Proximity principle: Offence for transport of waste
The proximity principle aims to address the environmental and human health impacts in NSW associated with the unnecessary transportation of waste over long distances and ensure local communities play an active role in waste management by taking greater responsibility for the waste they generate.
It is now an offence for any person, in the course of business, to transport by motor vehicle any waste (other than restricted solid waste) generated in NSW to any place, in or outside of NSW, unless the place is a lawful waste disposal facility and either:
- the place is within 150km (measured in a straight line) of the premises where the waste has been generated (Premise of Origin); or
- if there is no such facility within 150km, the place is one of the two nearest facilities from the Premises of Origin.
However, a person is permitted to transport such waste beyond 150km if the waste is being disposed of in another State or Territory provided that the border crossing (i.e. a road) is either:
- within 150km of the Premises of Origin; or
- closer than the two nearest facilities in NSW, even if the crossing is more than 150km from the Premises of Origin.
It is also now an offence for restricted solid waste generated in NSW, in the course of business, to be transported by motor vehicle to any place unless the place is a lawful waste disposal facility and is the closest facility, in or outside NSW, to the Premises of Origin. However, restricted solid waste may be transported to another State or Territory provided that the border crossing is closer to the Premises of Origin than the nearest lawful waste disposal facility in NSW.

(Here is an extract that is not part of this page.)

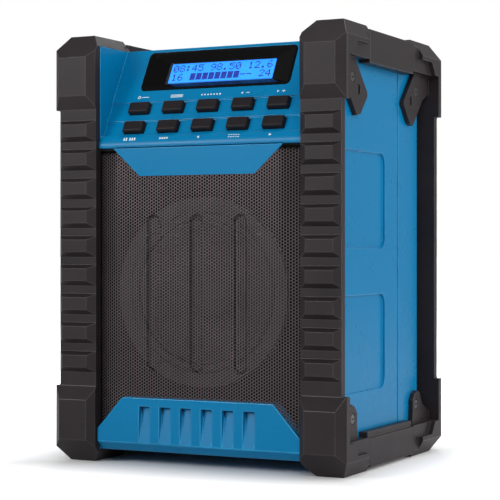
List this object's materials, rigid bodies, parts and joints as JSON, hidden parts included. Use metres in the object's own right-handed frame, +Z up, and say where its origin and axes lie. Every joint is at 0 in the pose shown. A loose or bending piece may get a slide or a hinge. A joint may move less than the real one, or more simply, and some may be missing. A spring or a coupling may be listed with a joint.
{
  "type": "jobsite radio",
  "caption": "Portable jobsite radio: blue moulded case with sloping button panel, lit display and perforated speaker grille in a ribbed black corner cage.",
  "frame": {"origin": "bottom centre of the whole radio, on the surface it stands on", "axes": "+X to the radio's left side seen from behind (right of the front view), front panel faces -Y, +Z up"},
  "size_m": [0.186, 0.158, 0.25],
  "materials": {
    "blue_shell": "satin moulded blue plastic",
    "cage_plastic": "fine-textured black plastic",
    "grille_metal": "dark grey-brown painted perforated steel",
    "button_plastic": "matt dark plastic",
    "bezel_plastic": "glossy black plastic",
    "window_glass": "clear window",
    "lcd_glass": "lit blue character display",
    "circuit_board": "green solder mask",
    "dark_plastic": "black moulded plastic",
    "steel": "zinc-plated steel",
    "bright_metal": "bright plated brass",
    "soft_rubber": "matt black rubber",
    "paper_cone": "pressed paper",
    "coil_former": "wound former",
    "ferrite": "ferrite and plated steel",
    "cell_wrap": "shrink wrap",
    "bare_aluminium": "bare aluminium"
  },
  "bodies": {
    "case": {"amplifier_heatsink": "bare_aluminium", "antenna_bracket": "bright_metal", "antenna_clip": "cage_plastic", "aux_socket": "dark_plastic", "battery_pack": "cell_wrap", "bottom_rail_left": "cage_plastic", "bottom_rail_right": "cage_plastic", "carry_bar": "cage_plastic", "case_screws": "steel", "control_board": "circuit_board", "dc_socket": "dark_plastic", "display_bezel": "bezel_plastic", "display_window": "window_glass", "frame_screws": "steel", "front_shell": "blue_shell", "lcd_module": "lcd_glass", "lower_trim": "blue_shell", "main_board": "circuit_board", "post_front_left": "cage_plastic", "post_front_right": "cage_plastic", "post_rear_left": "cage_plastic", "post_rear_right": "cage_plastic", "rear_shell": "blue_shell", "speaker_basket": "steel", "speaker_gasket": "soft_rubber", "speaker_grille": "grille_metal", "speaker_magnet": "ferrite", "speaker_screws": "steel", "speaker_spider": "paper_cone", "speaker_surround": "soft_rubber", "tact_switches": "dark_plastic", "top_rail_left": "cage_plastic", "top_rail_right": "cage_plastic", "tuner_module": "steel", "usb_socket": "steel"},
    "button_lower_1": {"button_lower_1": "button_plastic"},
    "button_lower_2": {"button_lower_2": "button_plastic"},
    "button_lower_3": {"button_lower_3": "button_plastic"},
    "button_lower_4": {"button_lower_4": "button_plastic"},
    "button_lower_5": {"button_lower_5": "button_plastic"},
    "button_upper_1": {"button_upper_1": "button_plastic"},
    "button_upper_2": {"button_upper_2": "button_plastic"},
    "button_upper_3": {"button_upper_3": "button_plastic"},
    "button_upper_4": {"button_upper_4": "button_plastic"},
    "button_upper_5": {"button_upper_5": "button_plastic"},
    "cone": {"speaker_cone": "paper_cone", "dust_cap": "paper_cone", "voice_coil": "coil_former"},
    "door": {"battery_door": "cage_plastic"},
    "fastener": {"door_screw": "button_plastic"},
    "flap": {"socket_flap": "soft_rubber"},
    "mast_foot": {"antenna_knuckle": "cage_plastic", "antenna_lower_tube": "bright_metal"},
    "mast_middle": {"antenna_middle_tube": "bright_metal"},
    "mast_end": {"antenna_tip_rod": "bright_metal", "antenna_tip": "bright_metal"}
  },
  "joints": [
    {"name": "button_lower_1_press", "type": "slide", "parent": "case", "child": "button_lower_1", "axis": [0, 0.8762, -0.4819], "range_m": [0, 0.001], "stiffness_N_per_m": 300},
    {"name": "button_lower_2_press", "type": "slide", "parent": "case", "child": "button_lower_2", "axis": [0, 0.8762, -0.4819], "range_m": [0, 0.001], "stiffness_N_per_m": 300},
    {"name": "button_lower_3_press", "type": "slide", "parent": "case", "child": "button_lower_3", "axis": [0, 0.8762, -0.4819], "range_m": [0, 0.001], "stiffness_N_per_m": 300},
    {"name": "button_lower_4_press", "type": "slide", "parent": "case", "child": "button_lower_4", "axis": [0, 0.8762, -0.4819], "range_m": [0, 0.001], "stiffness_N_per_m": 300},
    {"name": "button_lower_5_press", "type": "slide", "parent": "case", "child": "button_lower_5", "axis": [0, 0.8762, -0.4819], "range_m": [0, 0.001], "stiffness_N_per_m": 300},
    {"name": "button_upper_1_press", "type": "slide", "parent": "case", "child": "button_upper_1", "axis": [0, 0.8762, -0.4819], "range_m": [0, 0.001], "stiffness_N_per_m": 300},
    {"name": "button_upper_2_press", "type": "slide", "parent": "case", "child": "button_upper_2", "axis": [0, 0.8762, -0.4819], "range_m": [0, 0.001], "stiffness_N_per_m": 300},
    {"name": "button_upper_3_press", "type": "slide", "parent": "case", "child": "button_upper_3", "axis": [0, 0.8762, -0.4819], "range_m": [0, 0.001], "stiffness_N_per_m": 300},
    {"name": "button_upper_4_press", "type": "slide", "parent": "case", "child": "button_upper_4", "axis": [0, 0.8762, -0.4819], "range_m": [0, 0.001], "stiffness_N_per_m": 300},
    {"name": "button_upper_5_press", "type": "slide", "parent": "case", "child": "button_upper_5", "axis": [0, 0.8762, -0.4819], "range_m": [0, 0.001], "stiffness_N_per_m": 300},
    {"name": "cone_travel", "type": "slide", "parent": "case", "child": "cone", "axis": [0, -1, 0], "range_m": [-0.0015, 0.0015], "stiffness_N_per_m": 1500},
    {"name": "door_hinge", "type": "hinge", "parent": "case", "child": "door", "pos_m": [0, 0.0619, 0.0182], "axis": [-1, 0, 0], "range_deg": [0, 90]},
    {"name": "fastener_turn", "type": "hinge", "parent": "door", "child": "fastener", "pos_m": [0, 0.0634, 0.0878], "axis": [0, -1, 0], "range_deg": [0, 90]},
    {"name": "flap_hinge", "type": "hinge", "parent": "case", "child": "flap", "pos_m": [0, 0.0624, 0.1302], "axis": [-1, 0, 0], "range_deg": [0, 90]},
    {"name": "antenna_swing", "type": "hinge", "parent": "case", "child": "mast_foot", "pos_m": [0.057, 0.0665, 0.196], "axis": [0, 1, 0], "range_deg": [0, 90]},
    {"name": "middle_tube_slide", "type": "slide", "parent": "mast_foot", "child": "mast_middle", "axis": [-1, 0, 0], "range_m": [0, 0.09]},
    {"name": "tip_rod_slide", "type": "slide", "parent": "mast_middle", "child": "mast_end", "axis": [-1, 0, 0], "range_m": [0, 0.09]}
  ]
}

The maximum penalty for an offence is $44,000 for corporations and $22,000 for individuals. Alternatively, the EPA may issue a penalty notice in the amount of $15,000 for corporations and $7,500 for individuals for this offence.
It is a defence to this offence if the alleged offender can establish that the waste was not transported to the place or that the waste was transported to the place:
- for lawful recycling, resource recovery, energy recovery, energy recovery, processing or re-use;
- in an emergency to protect human health, the environment or property; or
- in accordance with an approved product recall.
Monitoring asbestos waste
From 1 July 2015, transporters of 100kg or more of asbestos waste or 10m² or more of asbestos sheeting, in any single load, will need to provide information to the EPA regarding the load and its movement from the Premises of Origin to disposal. In addition, occupiers of lawful waste disposal facilities must provide information to the EPA regarding the time and date of delivery and weight of the load within 3 days.

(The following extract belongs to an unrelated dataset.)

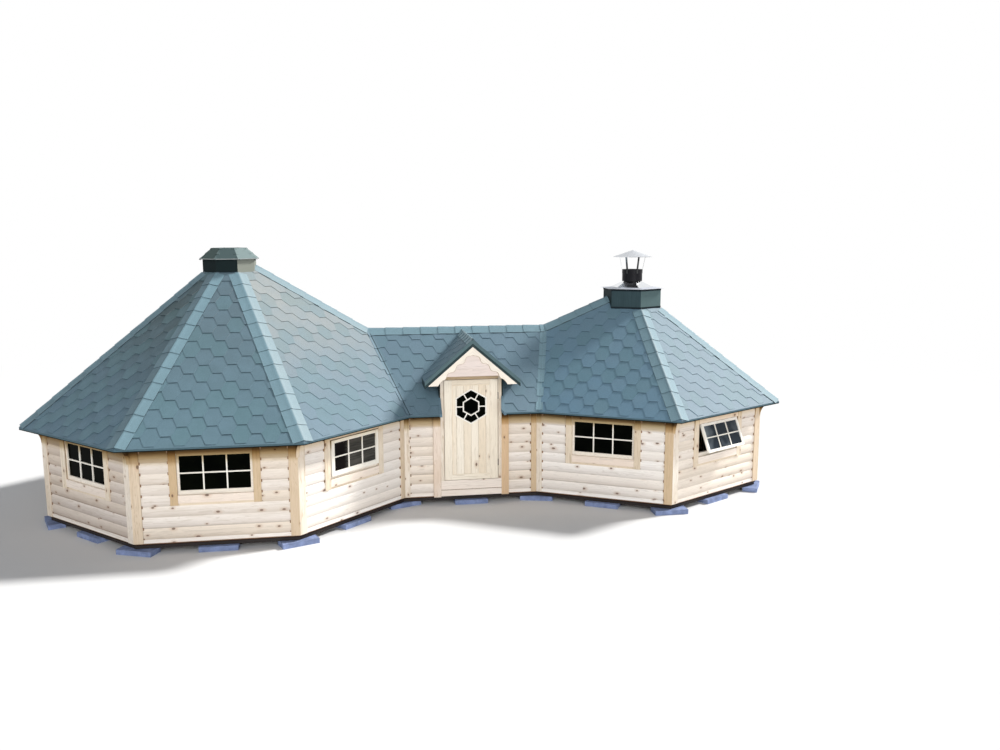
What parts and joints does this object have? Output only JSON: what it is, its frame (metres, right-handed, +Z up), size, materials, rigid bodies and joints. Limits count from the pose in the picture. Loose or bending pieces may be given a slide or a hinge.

These changes will allow the EPA to monitor the movement of the asbestos waste or sheeting through the assignment of a unique consignment code issued by the EPA in relation to the particular load.
The maximum penalty for an offence is $22,000 for corporations and $11,000 for individuals.
Prescribed wastes for land pollution offence
The Protection of the Environment Operations (General) Regulation 2009 (NSW) now contains a list of wastes that are prescribed for the purposes of the definition of the terms “land pollution” and “pollution of land” in the POEO Act:
- hazardous waste;
- restricted solid waste;
- more than 10t of asbestos waste; and
- more than 5t of waste tyres or more than 500 waste tyres.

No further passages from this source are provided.